Head of State of Sudan
- In office 26 December 1955 – 17 November 1958
- Prime Minister: Ismail al-Azhari (26 December 1955 – 5 July 1956) Abdallah Khalil (5 July 1956 – 17 November 1958)
- Preceded by: Knox Helm and Muhammad Ahmad Abu Rannat
- Succeeded by: Ibrahim Abboud

= Sudanese Sovereignty Council (1955–1958) =

Leadership of Sudan (Dec 1955 – Nov 1958)

The First Sudanese Sovereignty Council (26 December 1955 – 17 November 1958), or Supreme Commission or Commission of Sovereignty, was established in the context of Sudan's struggle for independence and the subsequent transition to self-rule. Sudan, formerly under joint British-Egyptian rule, gained independence on 1 January 1956. The council was formed on 26 December 1955 to oversee the governance of the Republic of Sudan during this transitional period. The members of the council included Abd al-Fattah Muhammad al-Maghribi, al-Dardiri Muhammad Uthman (National Umma Party), Ahmad Muhammad Yasin (National Unionist Party), Ahmad Muhammad Salih (NUP), and Siricio Iro Wani (Southern Liberal Party). The prime minister was Ismail al-Azhari until 5 July 1956 followed by Abdallah Khalil until 17 November 1958 Sudanese coup d'état.

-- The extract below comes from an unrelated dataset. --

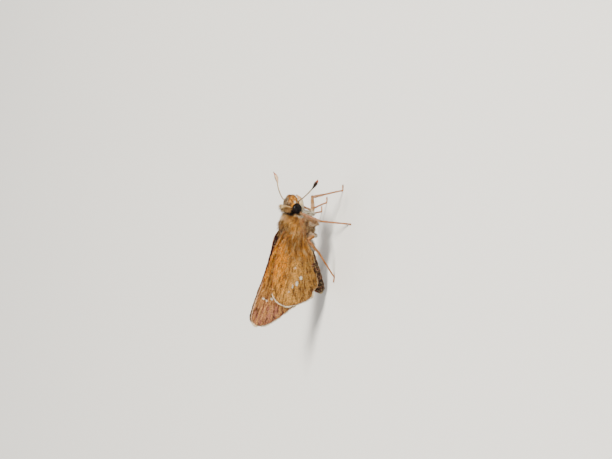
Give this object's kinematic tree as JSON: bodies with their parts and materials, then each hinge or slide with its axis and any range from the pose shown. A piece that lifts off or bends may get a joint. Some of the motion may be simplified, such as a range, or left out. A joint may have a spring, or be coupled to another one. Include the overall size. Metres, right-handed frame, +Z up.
{
  "type": "common straight swift butterfly model",
  "caption": "Life-size golden brown skipper butterfly at rest on its feet, wings closed over its back, hooked club antennae, coiled tongue and thick furry thorax.",
  "frame": {"origin": "middle of the footprint, on the floor that the six feet stand on", "axes": "+X forward to the head, +Y to the animal's left, +Z up"},
  "size_m": [0.0258, 0.0152, 0.0129],
  "materials": {
    "wing": "matt golden brown scales with a soft sheen",
    "fur": "soft golden to olive brown hair",
    "dark_scales": "dark brown scales with pale flecks",
    "cream_fur": "cream white hair",
    "chitin": "satin, pale brown, finely scaled",
    "eye": "glossy black with fine facets"
  },
  "bodies": {
    "root": {"head": "fur", "collar": "cream_fur", "thorax": "fur", "abdomen": "dark_scales", "eye_left": "eye", "eye_right": "eye", "palp_left": "cream_fur", "palp_right": "cream_fur", "proboscis": "chitin", "antenna_left": "chitin", "antenna_right": "chitin", "foreleg_left": "chitin", "foreleg_right": "chitin", "midleg_left": "chitin", "midleg_right": "chitin", "hindleg_left": "chitin", "hindleg_right": "chitin", "forewing_left": "wing", "forewing_right": "wing", "hindwing_left": "wing", "hindwing_right": "wing"}
  },
  "joints": []
}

During its tenure, the council faced several challenges, including the First Sudanese Civil War, which lasted from 1955 to 1972. The conflict erupted shortly before Sudan's independence and continued throughout the council's existence. The civil war was fought primarily between the Sudanese government and southern rebels seeking greater autonomy and resource control. It was resolved through the Addis Ababa Agreement in 1972, which established the Southern Sudan Autonomous Region.

The council also grappled with issues related to Sudan's sovereignty and its position in the international arena. Sudan was navigating the complexities of the Cold War, with competing interests from global powers. Sudanese politicians held differing views on decolonisation, independence, and the balance between maintaining sovereignty and accepting foreign aid. The Umma Party, for example, saw accepting aid from the United States as necessary for protecting Sudanese sovereignty, while others had varying perspectives.

The First Sudanese Sovereignty Council ended on 17 November 1958 when General Ibrahim Abboud seized power in a military coup. Ibrahim Abboud assumed the presidency, and the council was dissolved, leading to a change in Sudan's governance structure from a parliamentary system to military rule.